Форум » Литература, искусство, музыка и юмор народов Кавказа » Стихи армянских поэтов » Ответить

Стихи армянских поэтов

Сокол: Колокол Свободы Аветик Исаакян. Перевод К. Бальмонта. Колокольная медь! Ты гуди величаво От вершин непокорных скалистых громад, Чтоб услышал тебя исполин среброглавый, Задремавший в тумане седой Арарат. Да гремит это медное гневное слово! Пусть о мести всё шире и шире звучит, Пусть от искры огня колокольного зова Клятва дружбы народов о мире звучит.
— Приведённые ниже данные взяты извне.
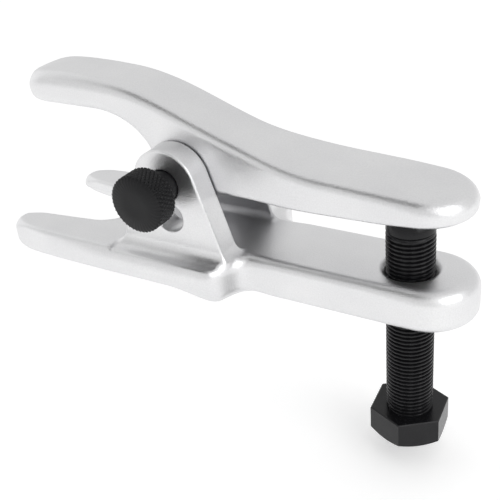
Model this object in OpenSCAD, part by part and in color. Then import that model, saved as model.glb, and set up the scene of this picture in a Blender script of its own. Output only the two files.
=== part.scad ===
// Ball joint separator: a forked lower frame, a lever that rocks on a pin between two ears,
// and a forcing screw that lifts the lever's tail and so drives its jaw down on the ball stud.
// +X runs from the fork to the screw, +Z from the fork to the jaw. The origin is the centre of
// the fork's throat, where the ball stud stands, on the fork's top face.

/* [Layout] */
// Distance from the ball stud to the forcing screw
screw_x = 122; // [115:1:126]
// Distance from the ball stud to the pivot pin
pivot_x = 44; // [43:0.5:45]
// Height of the upper pin holes, which the pin is in
pivot_z = 24.6; // [24:0.1:25]
// Height of the lower pin holes
lower_hole_z = 12.9; // [12.5:0.1:13.2]

/* [Fork and arm] */
// Radius of the fork's throat
throat_r = 12.5; // [11:0.5:14]
// Reach of the prongs in front of the ball stud
prong_reach = 29; // [26:1:32]
// Half the width of the fork
fork_half_w = 29.5; // [28:0.5:31]
// Depth of the prongs
fork_depth = 11; // [10:0.5:12]
// Half the width of the arm
arm_half_w = 16; // [15:0.5:17]
// Depth of the arm
arm_depth = 14.5; // [13:0.5:16]
// Length of the arm behind the screw, before its round end
arm_tail = 6.5; // [5:0.5:10]

/* [Ears] */
// Half the gap between the ears
ear_gap_half = 12.4; // [12.3:0.1:13]
// Thickness of each ear
ear_t = 9.1; // [8:0.1:10]
// Radius of the ears' round tops
ear_r = 12.4; // [12:0.1:13]
// Slope of the ears' edges from the vertical
ear_slope = 18; // [15:1:20]

/* [Lever] */
// Half the width of the jaw and of the web between the ears
jaw_half_w = 12; // [11.5:0.1:12]
// Half the width of the tail
tail_half_w = 15; // [14:0.5:16]
// Height of the jaw's lower face
jaw_z = 43; // [42.5:0.5:44]
// Height of the tail's lower face at the screw
tail_z = 21.2; // [21.2:0.1:22]
// Height of the tail's upper face at its end
tail_top_z = 29.8; // [29:0.2:31]

/* [Screw] */
// Outer radius of the screw thread
screw_r = 7.95; // [7.9:0.01:7.97]
// Size of the hexagon across its flats
hex_flats = 24; // [22:1:27]
// Height of the hexagon
hex_h = 10; // [9:0.5:12]
// Height of the hexagon's seat below the fork's top face
hex_seat_z = -55; // [-60:1:-50]
// Height at which the thread ends and the thrust cap starts
thread_end_z = 13.5; // [12.5:0.5:14]

/* [Pin and knob] */
// Radius of the pivot pin's shank
pin_r = 5.4; // [5.3:0.05:5.45]
// Outer radius of the pin's threaded end
pin_thread_r = 4.95; // [4.9:0.01:4.95]
// Radius of the knurled knob
knob_r = 9.9; // [9:0.1:11]
// Thickness of the knob
knob_t = 9.5; // [8:0.5:11]
// Distance of the knob from the middle of the tool
knob_back_y = 28; // [27:0.5:30]

/* [Hidden] */
$fn = 72;
silver = [0.78, 0.78, 0.79];
black = [0.1, 0.1, 0.11];
through = 60;                          // long enough to pass through any part
screw_clearance = 0.05;                // radial play of the thread envelope
pin_clearance = 0.05;                  // radial play of the pin in the lever and the near ear
mouth_r = 10;                          // widened mouth of the tapped hole
mouth_depth = 1.6;
tip_r = 5.6;                           // round ends of the prongs
tip_y = 20.8;
arm_end_x = screw_x + arm_tail;
arm_fillet = 3;
nose_r = fork_depth / 2;
shoulder_x = 65;                       // where the wide fork block ends
shoulder_run = 6.5;                    // the shoulder's curve starts this far in front of it
crease_inset = 2;                      // the fork's sides lean in this much towards the top
block_end_x = 73;                      // the block ends inside the arm
land_t = 4;                            // upright wall at the throat, above the lead-in
lead_in = 8;                           // width of the slanted face below the throat
throat_flare = 7;                      // angle at which each prong leaves the throat
lower_hole_x = pivot_x + 0.4;
ear_outer_y = ear_gap_half + ear_t;
ledge_drop = 1.1;                      // the ledge beside each ear is milled this deep
ledge_start_x = 21.6;
ledge_end_x = 63;
cove_r = 4.5;                          // where the ledge meets the ear
milled_off = 0.4;                      // taken off each ear's outer face with the ledge
boss_r = 11;
tail_end_x = screw_x + 21;
tail_slope = 0.027;
jaw_tip_x = -25;
play = 0.1;                            // end play of the cap and of the pin's shoulder
shoulder_y = ear_gap_half - play;
pin_end_y = ear_outer_y - 0.5;
knob_spigot_r = 3.5;
knob_spigot_l = 6;
hex_r = hex_flats / 2 / cos(30);
hex_turn = 36.3;                       // the hexagon's position round the screw at rest
cap_r = 8;
cap_tip_r = 4.6;
cap_tip_z = 20.9;
cap_angle = 36;                        // where the cap's shoulder runs into its cone
cap_spigot_r = 4;
cap_spigot_l = 3.5;

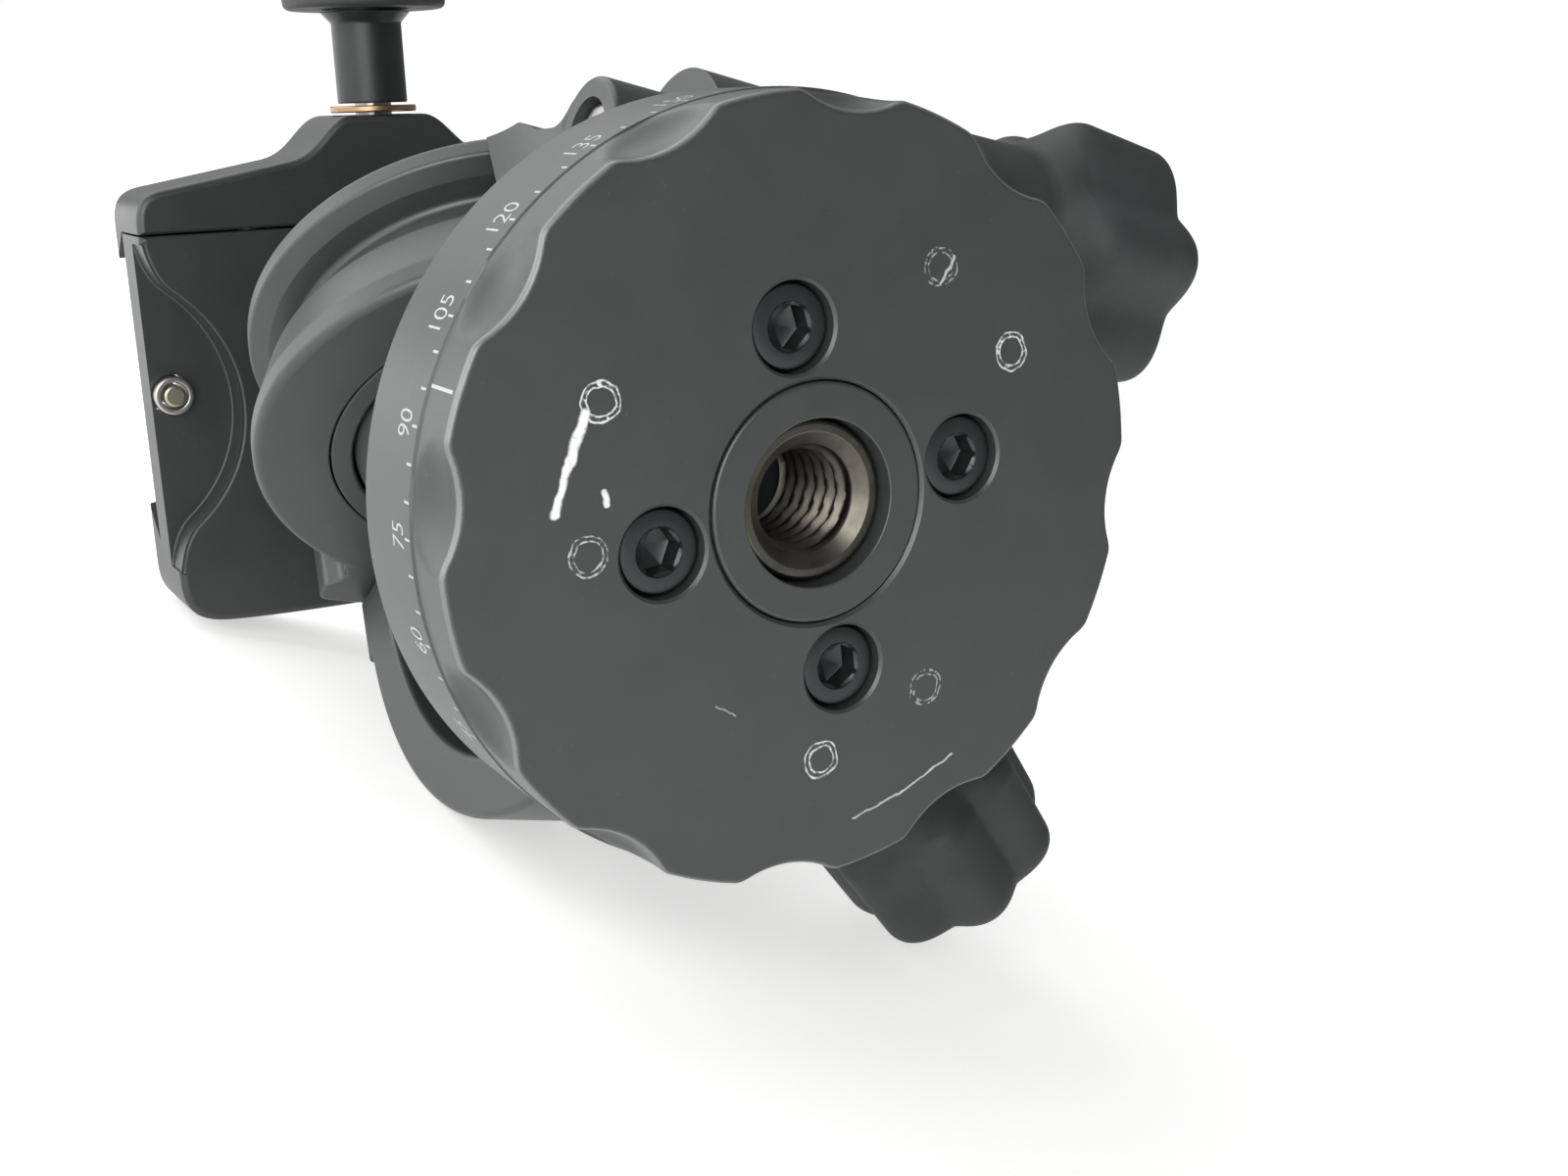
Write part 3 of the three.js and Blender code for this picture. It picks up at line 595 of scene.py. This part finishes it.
for number in range(4):
    low, high = boxMm(f"base_screw_{number + 1}")
    middle = (low + high) / 2
    spin = turnedBy((17, 41, 8, 29)[number], "Z")
    place = movedBy(middle[0], middle[1], low[2]) @ spin
    makeSocketScrew(f"socket_screw_{number + 1}", place, socketScrew, "base", f"base_screw_{number + 1}")
ringScrew = {"head": 2.4, "height": 2.8, "acrossFlats": 2.3, "socketDepth": 1.5, "shank": 1.4, "length": 9}
footHole = {"x": 4.2, "v": 30.1, "top": 3}
for number, side in enumerate((-1, 1)):
    place = housingPlace @ movedBy(side * footHole["x"], footHole["v"], footHole["top"]) @ turnedBy(180, "X")
    makeSocketScrew(f"foot_screw_{number + 1}", place, ringScrew, "housing", f"ring_screw_{number + 1}")
print("spindle, bush and screws made")

yoke = {"skirt": 25.6, "skirtLow": 13.2, "shoulder": 28.2, "low": 16.4, "hub": 21, "top": 29, "bore": 12.3,
        "recess": 16.4, "recessFloor": 26.5, "bossR": 6.2, "bossEnd": 36, "half": 7.5}
arm = {"y": 4, "z": 48.5, "outer": 37.4, "inner": 31, "from": -52, "to": 44, "edge": 0.7}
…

От горы до горы, из долины в долину, По приволью лугов, по раздолию нив, Пусть от сердца до сердца несётся орлиный Несмолкающий этот бунтарский призыв. Окрылитесь, вздымайтесь все гордые души, Отзовитесь на колокол жаркой струной! Медный голос, звучи на воде и на суше, Проповедуй победу свободы святой; Разливайся, литьё огневого набата, И горячей октавой гуди да гуди, Сдуй дремучую думу с чела Арарата, И Казбек от тяжёлого сна разбуди! Не довольно ли с нас ненавистного ига? Не довольно ли гнусного лязга цепей? Так звени же, наш колокол, толпами двигай, И удар за ударом все звенья разбей! Ты бушуй, ты труби, ты греми, величавый, - Ведь идея добра утопает в крови... На священное поле отваги и славы Против зла и насилия мир позови! Чёрным тучам вели с небосклона убраться - И покажет свобода свой солнечный лик, Так зови же, зови же на праздник наш братства! Пусть победу куёт колокольный язык.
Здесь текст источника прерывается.